An official announcement by the World Health Organization of the outbreak’s end will only happen after 42 days without any new confirmed cases, the equivalent of two incubation periods.
Cave-dwelling bats, which were identified as the source, will be monitored more broadly across the country and not just in the area around the capital Kigali where a miner contracted the disease. Authorities have gathered more detail from the man, who recovered, although his spouse and newborn child died while being treated in hospital.
Rwanda’s fatality rate of about 23% was far below other regional outbreaks. With 51 recoveries from 66 cases, this was one of the largest incidents of Marburg.
Most of the deaths were in the first weeks and included health-care workers.

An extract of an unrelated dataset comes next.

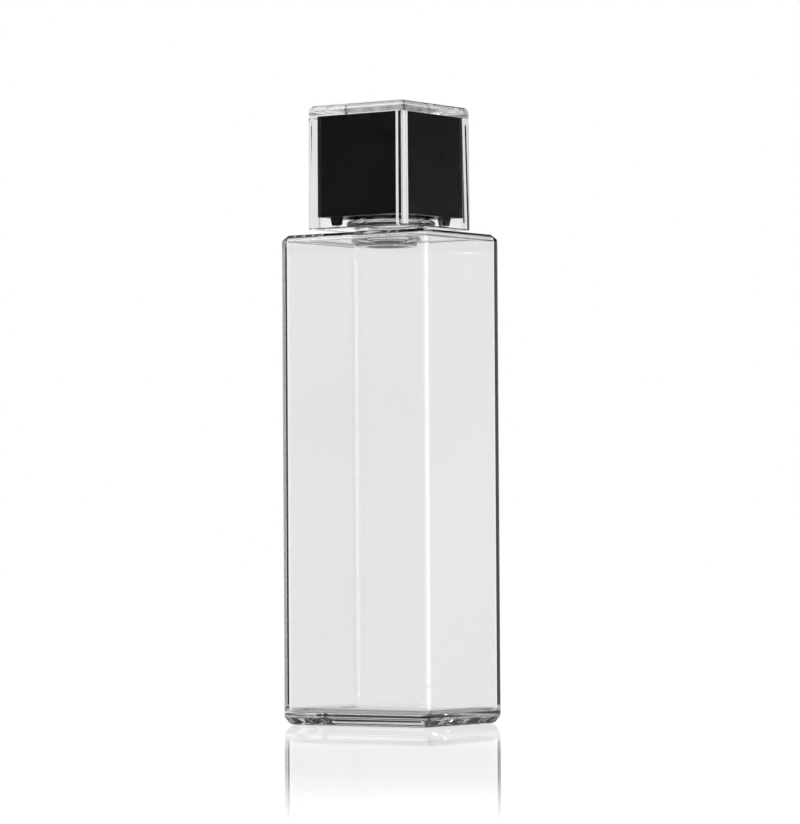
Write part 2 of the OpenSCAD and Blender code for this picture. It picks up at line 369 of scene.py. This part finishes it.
def build_cap_shell(material):
    """The clear cap from the roof of its cavity down its grooved inside, and up the outside to the top."""
    st, ct = math.sin(KEY_TILT), math.cos(KEY_TILT)
    # the grooves take the insert's corner keys and meet them only at the flats
    flank = (KEY_W - KEY_FLAT / math.sqrt(2)) / (ct - st)
    reach = (2 * INSERT_HALF - KEY_W + flank * (ct + st)) / math.sqrt(2)
    groove = KEY_W + INSERT_PLAY * (1 - ct + st) / st
    half = INSERT_HALF + INSERT_PLAY
    rings = [keyed(half, groove, KEY_TILT, reach, z) for z in (CAP_HIGH - CAP_ROOF, CAP_LOW)]
    low = CAP_HALF - CAP_BREAK
    rings += [rect(low + d, low + d, CAP_R - CAP_BREAK + d, z)
              for d, z in arc(0, CAP_LOW + CAP_BREAK, CAP_BREAK, -90, 0, 5)]
    # the draft takes the sides in by as much as it takes from the radius of the top edges
    high, top_r = CAP_HALF - CAP_R, CAP_R - CAP_DRAFT
    rings += [rect(high + d, high + d, d, z) for d, z in arc(0, CAP_HIGH - top_r, top_r, 0, 90, 12)]
    loft("cap_acrylic", rings, material, "cap", "cap_shell", sharp=15)


# ---------------------------------------------------------------- threads
def helix(name, material, body, root_r, crest_r, z0, turns, root_w, crest_w):
    """One start of thread: a ridge wound up a cylinder, with a broken crest, tapering out at both ends."""
    bm = bmesh.new()
    steps = int(turns * THREAD_STEPS)
    rows = []
    for i in range(steps + 1):
        t = i / steps
        a = THREAD_START + t * turns * 2 * math.pi
        z = z0 + t * turns * PITCH
        ease = min(1.0, t * steps / THREAD_FADE, (1 - t) * steps / THREAD_FADE)
        ease = math.sin(ease * math.pi / 2)
        top = root_r + (crest_r - root_r) * ease
        w0 = root_w / 2
        w1 = (crest_w / 2) * (CREST_LEFT + (1 - CREST_LEFT) * ease)
        w2 = w1 * CREST_FLAT
        mid = root_r + (top - root_r) * FLANK_TOP
        ring = [(root_r, -w0), (mid, -w1), (top, -w2), (top, w2), (mid, w1), (root_r, w0)]
        rows.append([bm.verts.new((r * math.cos(a), r * math.sin(a), z + h)) for r, h in ring])
    o = skin(name, rows, bm, material)
    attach(o, body)


# ---------------------------------------------------------------- stage and light
def build_floor():
    """A plain pale glossy sheet, as wide as any view needs, with a contact shadow painted under the bottle's
    foot where reflections and the glass see it.
    """
    m = Mat("floor_sheet")
    path = m.node("ShaderNodeLightPath").outputs
    # it takes shadows as a pale sheet, and the camera sees it lifted to white
    plain = m.node("ShaderNodeBsdfDiffuse")
    m.link(m.ramp(m.noise(0.004, 1.0), grey(0.90), grey(0.92)), plain.inputs["Color"])
    seen = m.node("ShaderNodeAddShader")
    m.link(m.node("ShaderNodeBsdfDiffuse", Color=(*grey(0.32), 1)).outputs[0], seen.inputs[0])
    m.link(m.node("ShaderNodeEmission", Strength=0.80).outputs[0], seen.inputs[1])
    # reflections and clear things see it white, with a painted contact shadow under the bottle: its glow is
    # 0.45 under the foot and eases to white within 4 mm past it
    where = m.node("ShaderNodeSeparateXYZ")
    m.link(m.here(), where.inputs[0])
    beyond = [m.math("SUBTRACT", m.math("ABSOLUTE", where.outputs[axis]), (half - BEVEL_IN) * MM)
              for axis, half in (("X", HALF_W), ("Y", HALF_D))]
    white = m.node("ShaderNodeEmission")
    # painted shadow: the white glow is dimmed by the distance past the foot's edge
    m.link(m.ease(m.math("MAXIMUM", *beyond), 0.0, 0.004, 0.45, 1.0), white.inputs["Strength"])
    through = m.math("MAXIMUM", path["Is Glossy Ray"], path["Is Transmission Ray"])
    sheet = m.mix(through, plain.outputs[0], white.outputs[0])
    sheet = m.mix(path["Is Camera Ray"], sheet, seen.outputs[0])
    # its gloss is weak under the bottle, strongest round it, and gone far away
    away = m.node("ShaderNodeVectorMath", operation="LENGTH")
    m.link(m.here(), away.inputs[0])
    fade = m.ease(away.outputs["Value"], 0.18, 0.40, 1.0, 0.0)
    worn = m.ease(away.outputs["Value"], 0.045, 0.14, 0.40, 1.0)
    fresnel = m.node("ShaderNodeFresnel", IOR=1.6)
    weight = m.math("MULTIPLY", m.math("MULTIPLY", fade, worn), fresnel.outputs[0])
    gloss = m.node("ShaderNodeBsdfGlossy", Roughness=0.03, Color=(1, 1, 1, 1))
    m.link(m.mix(weight, sheet, gloss.outputs[0]), m.out.inputs["Surface"])

    bm = bmesh.new()
    cells, half = 24, 3.0
    ticks = [-half + 2 * half * i / cells for i in range(cells + 1)]
    grid = [[bm.verts.new((x, y, 0)) for y in ticks] for x in ticks]
    for i in range(cells):
        for j in range(cells):
            bm.faces.new((grid[i][j], grid[i + 1][j], grid[i + 1][j + 1], grid[i][j + 1]))
    o = add_mesh("floor", bm, m.mat)
    o.location.z = -0.05 * MM


def once(m, depth):
    """A factor that is 1 for rays whose depth of this kind is one, and 0 for all others."""
    n = m.node("ShaderNodeMath", operation="COMPARE")
    n.inputs[1].default_value = 1.0
    n.inputs[2].default_value = 0.5
    m.link(m.node("ShaderNodeLightPath").outputs[depth], n.inputs[0])
    return n.outputs[0]


def card(m, start, end, radius, low, high, tone, met, inner):
    """A curved card round the bottle, between two azimuths in degrees, that only reflections meet.

    An inner card is met by light that was reflected inside the glass, the others by its outside."""
    glow = m.node("ShaderNodeEmission", Strength=tone)
    clear_way = m.node("ShaderNodeBsdfTransparent")
    m.link(m.mix(met, clear_way.outputs[0], glow.outputs[0]), m.out.inputs["Surface"])
    bm = bmesh.new()
    steps = 24
    rows = []
    for i in range(steps + 1):
        a = math.radians(start + (end - start) * i / steps)
        rows.append([bm.verts.new((radius * math.cos(a), radius * math.sin(a), z)) for z in (low, high)])
    for p, q in zip(rows, rows[1:]):
        bm.faces.new((p[0], q[0], q[1], p[1]))
    o = add_mesh(m.mat.name, bm, m.mat)
    o.visible_camera = False
    o.visible_diffuse = False
    o.visible_shadow = False
    o.visible_volume_scatter = False
    o.visible_glossy = not inner
    o.visible_transmission = inner


def dark_card(name, start, end, inner):
    """A black card above the level of the bottle: the clear cap mirrors it, as in a studio."""
    m = Mat(name)
    card(m, start, end, radius=0.7, low=0.158, high=0.5, tone=0.01, met=once(m, "Glossy Depth"), inner=inner)


def bright_card(name, tone, inner, radius, high, rise, fall):
    """A bright strip that the upright edges mirror, soft over the azimuths of its rise and its fall."""
    m = Mat(name)
    where = m.node("ShaderNodeSeparateXYZ")
    m.link(m.here(), where.inputs[0])
    azimuth = m.math("ARCTAN2", where.outputs["Y"], where.outputs["X"])
    met = once(m, "Glossy Depth" if inner else "Ray Depth")
    for none, full in (rise, fall):
        met = m.math("MULTIPLY", met, m.ease(azimuth, math.radians(none), math.radians(full), 0.0, 1.0))
    card(m, rise[0], fall[0], radius, 0.0, high, tone, met, inner)


def soft_light(name, location, size, watts):
    """A square area lamp that looks at the middle of the bottle."""
    light = bpy.data.lights.new(name, "AREA")
    light.shape = "RECTANGLE"
    light.size = light.size_y = size
    light.energy = watts
    o = bpy.data.objects.new(name, light)
    bpy.context.scene.collection.objects.link(o)
    o.location = location
    o.rotation_euler = (Vector((0, 0, 0.07)) - Vector(location)).to_track_quat("-Z", "Y").to_euler()


def build_world():
    """White to the camera, to reflections and through the glass; a plainer level for the light itself."""
    world = bpy.data.worlds.new("studio")
    bpy.context.scene.world = world
    world.use_nodes = True
    w = Nodes(world.node_tree, "ShaderNodeOutputWorld")
    path = w.node("ShaderNodeLightPath").outputs
    # the sweep is white up to above the horizon, and the studio over it is darker
    split = w.node("ShaderNodeSeparateXYZ")
    w.link(w.node("ShaderNodeTexCoord").outputs["Generated"], split.inputs[0])
    over = w.ease(split.outputs["Z"], 0.12, 0.30, 1.0, 0.08)
    white = w.node("ShaderNodeBackground", Color=(1, 1, 1, 1))
    w.link(w.math("MAXIMUM", path["Is Camera Ray"], over), white.inputs["Strength"])
    soft = w.node("ShaderNodeBackground", Color=(0.92, 0.93, 0.95, 1), Strength=0.75)
    seen = w.math("MAXIMUM", path["Is Camera Ray"], path["Is Glossy Ray"])
    seen = w.math("MAXIMUM", seen, path["Is Transmission Ray"])
    w.link(w.mix(seen, soft.outputs[0], white.outputs[0]), w.out.inputs["Surface"])


# ---------------------------------------------------------------- the scene
glass = clear("clear_glass", tint=(0.888, 0.905), ior=1.5, wave=0.01 * MM, absorb=12.0, gloss=1.0)
acrylic = clear("clear_acrylic", tint=(0.975, 0.99), ior=1.49, wave=0.004 * MM, absorb=8.0, gloss=0.3)
black = moulded("black_plastic", grey(0.007), grey(0.010),
                rough=0.32, scale=0.15, depth=0.004 * MM, specular=0.1)
milky = moulded("natural_polyethylene", (0.80, 0.80, 0.77), (0.86, 0.86, 0.83),
                rough=0.42, scale=0.2, depth=0.006 * MM, subsurface=0.3)
foam = moulded("liner_foam", (0.74, 0.74, 0.71), (0.84, 0.84, 0.81),
               rough=0.75, scale=1.2, depth=0.03 * MM)

build_bottle(glass)
build_cap_shell(acrylic)
dress("cap_insert", black)
dress("orifice_reducer", milky)
dress("liner", foam)

helix("neck_thread", glass, "bottle_body", root_r=7.83 * MM, crest_r=8.85 * MM,
      z0=NECK_TOP - 8.3 * MM, turns=2.0, root_w=2.2 * MM, crest_w=1.3 * MM)
helix("insert_thread", black, "cap", root_r=9.14 * MM, crest_r=8.05 * MM,
      z0=NECK_TOP - 9.9 * MM, turns=2.25, root_w=1.5 * MM, crest_w=0.9 * MM)

build_floor()
for side, start, end in (("left", 230.5, 262), ("right", 50.5, 82)):
    dark_card("card_" + side, start, end, inner=False)
    dark_card("card_" + side + "_in", start, end, inner=True)
# the floor hides the foot of the far card from the foot of the edges, which mirror the near one there
far = {"radius": 0.30, "high": 0.129, "rise": (-48, -5), "fall": (50, 32)}
near = {"radius": 0.10, "high": 0.0062, "rise": (-46, -10), "fall": (41, 23)}
for name, place in (("card_bright", far), ("card_low", near)):
    bright_card(name, 2.5, inner=False, **place)
    bright_card(name + "_in", 4.6, inner=True, **place)
build_world()
soft_light("key", (-0.55, -0.75, 0.75), 0.5, 4)
soft_light("strip", (0.9, 0.2, 0.9), 0.6, 4)
place_camera()
bpy.context.scene.view_settings.view_transform = "Standard"
# thick clear walls lead light by inner reflections, and what is reflected very often is lost
bpy.context.scene.cycles.max_bounces = 32
bpy.context.scene.cycles.glossy_bounces = 9
bpy.context.scene.cycles.transmission_bounces = 28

Rapid isolation of people displaying symptoms of the illness, which can cause hemorrhagic fever, as well as rigorous contact tracing helped combat the outbreak. More than 200 people received an experimental vaccine for the Ebola-like infection in the three days since its rollout began.
While there is no approved cure for the disease, Rwanda has tried different therapeutics. Gilead Sciences Inc. also supplied remdesivir, an antiviral medication tested during the 2018 Ebola outbreak in the Democratic Republic of the Congo, for emergency use under compassionate-care conditions.
“We see this as an opportunity for us to expand our preparedness capabilities,” Nsanzimana said.